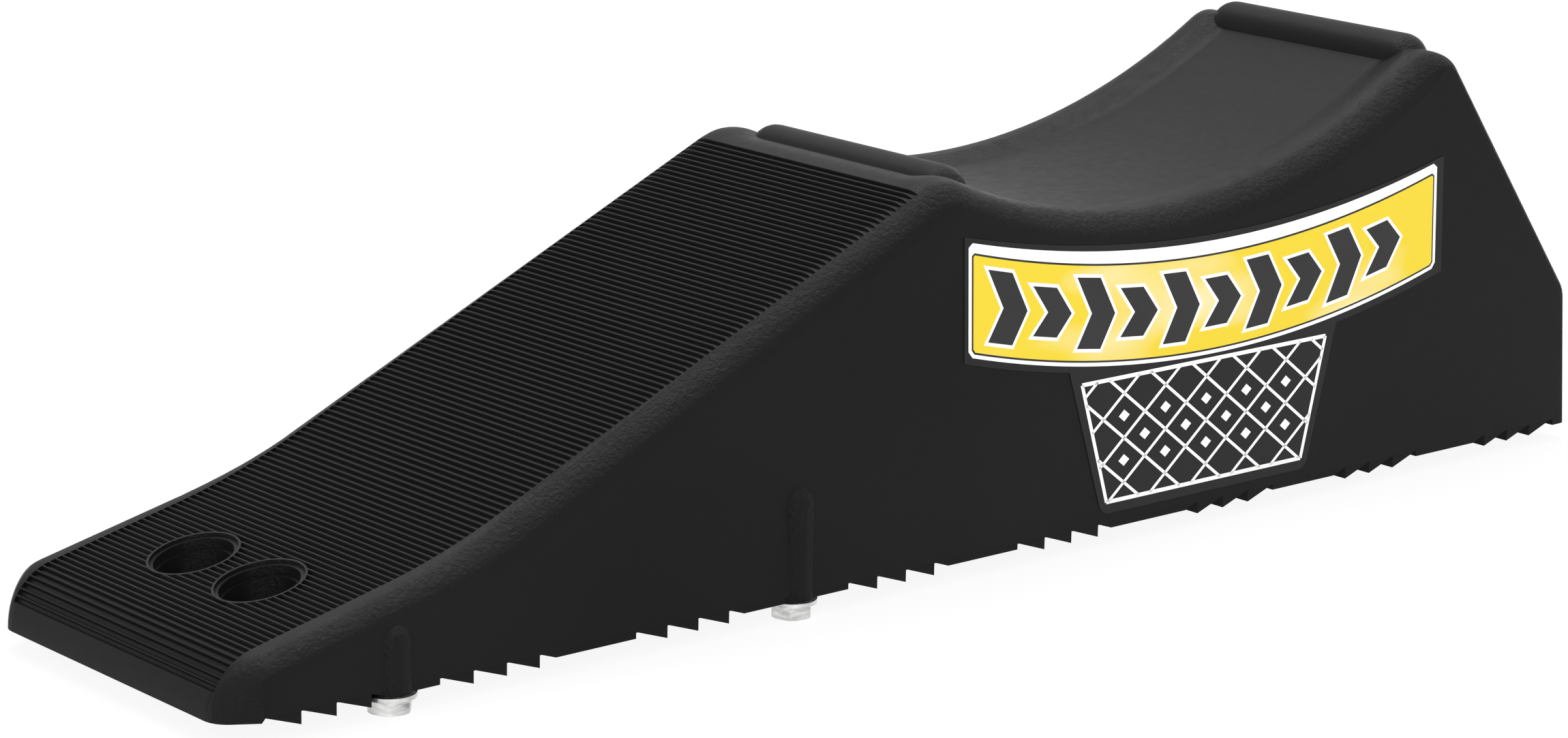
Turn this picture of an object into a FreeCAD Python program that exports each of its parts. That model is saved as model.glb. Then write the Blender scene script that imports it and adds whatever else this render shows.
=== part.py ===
"""A one-piece moulded ramp that lifts one wheel of a tandem-axle trailer, with its four traction bolts.

The nose is at -X, the tall rear end at +X, and the wheel rolls along X.
The side that carries the label faces -Y. +Z is up, and the bolt heads stand on Z = 0.
Sizes are in millimetres. Each x is measured from the nose, and each height from the skirt line,
where the side walls end and the toothed skirts begin.
"""

import FreeCAD, Part

import math
import os

# Overall moulding
length = 604.0
base_width = 136.5
draft_deg = 2.3
wall = 6.8
skin = 8.0

# Side profile
toe_foot_depth = 1.6
toe_foot_length = 12.1
nose_radius = 20.4
toe_slope_deg = 13.2
ramp_slope_deg = 25.2
slope_break_x = 86.9
slope_blend_radius = 225.0
crest_radius = 22.0
saddle_low_from_rear = 219.4
saddle_low_height = 107.2
saddle_front_radius = 215.0
saddle_rear_radius = 262.0
rear_crest_radius = 14.0
rear_slope_deg = 54.7
knee_height = 49.8
knee_radius = 11.0
rear_foot_length = 8.6
corner_cut_length = 14.0
corner_cut_width = 8.5

# Rounded edges
corner_round = 9.0
toe_edge_radius = 9.0
deck_edge_radius = 11.5
rear_edge_radius = 4.5

# Dished floor of the wheel saddle, between raised lips
dish_depth = 2.8
dish_floor_half_width = 39.0
dish_half_width = 52.0
dish_crest_radius = 18.0
dish_overshoot = 1.06
dish_side_sections = 5

# Transverse stop bars
bar_radius = 9.3
bar_half_length = 42.0
front_bar_sink = 4.4
front_bar_setback_deg = 1.45
rear_bar_sink = 7.7
rear_bar_from_rear = 74.9

# Tread ribs across the ramp
rib_pitch = 2.54
groove_top_width = 2.1
groove_floor_width = 1.1
groove_depth = 1.2
groove_half_length = 56.8
first_groove_angle_deg = 29.0

# Peg holes through the toe
hole_x = 44.2
hole_spacing = 36.8
hole_land_radius = 14.0
hole_mouth_radius = 12.7
hole_radius = 11.8
hole_ledge_depth = 3.2
collar_wall = 3.0

# Toothed skirts under the side walls
tooth_pitch = 12.7
tooth_depth = 4.4
flat_depth = 2.2
skirt_inset = 0.6
skirt_root = 4.0
first_valley_x = 13.1
teeth_per_group = 3
front_group_pitches = (0, 5, 11, 18, 24)
rear_group_pitches = (15, 9, 3)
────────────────
Set task -> Print from the first line through the line that contains "four traction bolts.", please, including both, and leave out every line outside that stretch.

Response ->
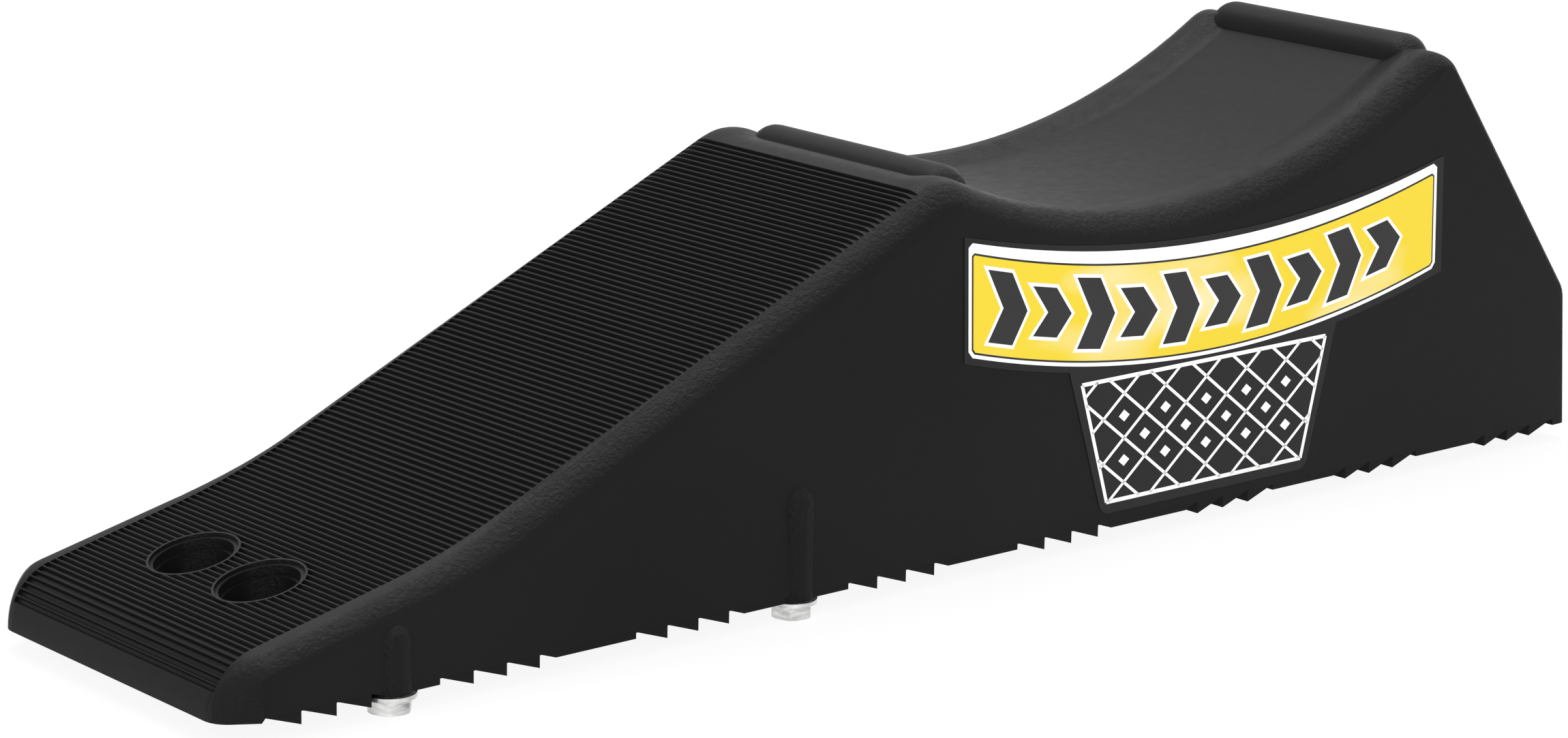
Turn this picture of an object into a FreeCAD Python program that exports each of its parts. That model is saved as model.glb. Then write the Blender scene script that imports it and adds whatever else this render shows.
=== part.py ===
"""A one-piece moulded ramp that lifts one wheel of a tandem-axle trailer, with its four traction bolts.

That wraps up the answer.